In the intriguing movie *Intacto* (click here for the imdb entry for *Intacto*), luck is a more or less permanent quality of a person, provided that he or she avoids physical contact with members of a certain group who know how to steal luck. Finding people who are lucky is the quest of one of the movie's protagonists. In one case, he tests the luck of possible recruits by having them run blindfolded through a forest. The winner will get to the destination first. Many others will instead crash into the trees.

We will try a physically gentler variation on this game. In its general form, there are N people and B chances to bet. Every player knows both N and B. Each person starts with an initial wealth represented by a stack of tokens.

Each bet is an even-money bet depending on the flip of a shared fair coin. So if you bet an amount x and win, your wealth increases by x more. Otherwise you lose the x wagered.

Before each flip, each player wagers some number of tokens (from 0 to all that he or she has) on either heads or tails.

The winner is the person having the greatest number of tokens after all B bets are done. If two people tie, then nobody wins. The tokens are worthless after the betting is done. So, a player receives a reward if and only if he or she is the uncontested winner at the game's end.

In this game-like when joining a ballet company, winning the Olympics or getting ahead in a narrow hierarchy of power-the more competition there is for fewer spots, the more risk one tends to take. You'll see what I mean.

*First Warm-Up:* Suppose Bob and Alice are the only players, have the same number of tokens m and Bob must state his bet first. Suppose too there is just one remaining flip of the coin. If Alice follows the best possible strategy, what are her chances of winning?

*Solution to First Warm-Up:* If Bob bets b on heads, then Alice could bet b+1 on heads and Alice will win on heads and will lose on tails. Or Alice could bet nothing and then Alice will win on tails. Either way, Alice has a probability of 1/2 to win. The worst thing for Alice to do would be to bet b on heads, then neither she nor Bob would win.

*Second Warm-Up:* Alice and Bob are the only players again. Alice has more units than Bob. There are five more coin flips to go. If Bob states his bet first before every flip, then how can Alice maximize her chance to win?

*Solution to Second Warm-Up:* Alice can win the game every time. For each flip, Alice simply copies Bob's bet. Suppose Bob bets b on heads. Alice bets b on heads too. Whether the shared coin lands on heads or tails, Alice will end up b ahead of Bob.

**Now here are some challenges for you.**

1. Bob, Carol and Alice play. Alice has 51 tokens whereas Bob and Carol each have 50. There is one more bet to make and the betting order is Bob, Carol and then Alice. Bob and Carol collude to share the reward if either wins. How can they maximize their probability of having at least one of them win if there is just one coin flip left and they state their bets first?
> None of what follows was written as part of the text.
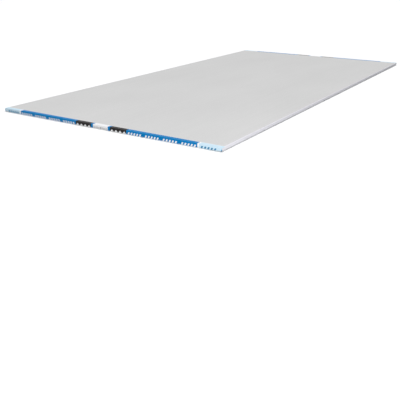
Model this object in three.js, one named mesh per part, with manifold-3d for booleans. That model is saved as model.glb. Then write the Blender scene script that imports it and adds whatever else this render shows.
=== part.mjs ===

2. Does the result change if Alice must state her bet first?

3. Suppose Bob has 51 tokens and Alice has 50. There are two coin flips left. Bob bets first before the penultimate flip. Alice bets first before the last flip. Bob has more than a 1/2 chance of winning. How much more?

4. Suppose Bob has 51 tokens and Alice has 50. Again, there are two coin flips left. This time, Alice bets first before the penultimate flip. Bob bets first before the last flip. Can Alice win half the time?

5. Suppose Bob has 51 tokens and Alice 50. And again, there are two coin flips left. Again, Alice states her bet first on the penultimate round and Bob states his bet first on the final round. This time, Bob announces that he will bet 20 in the penultimate round although he will wait to see Alice's bet before saying whether he will bet on heads or tails. Can Alice arrange to have more than a 1/2 chance to win?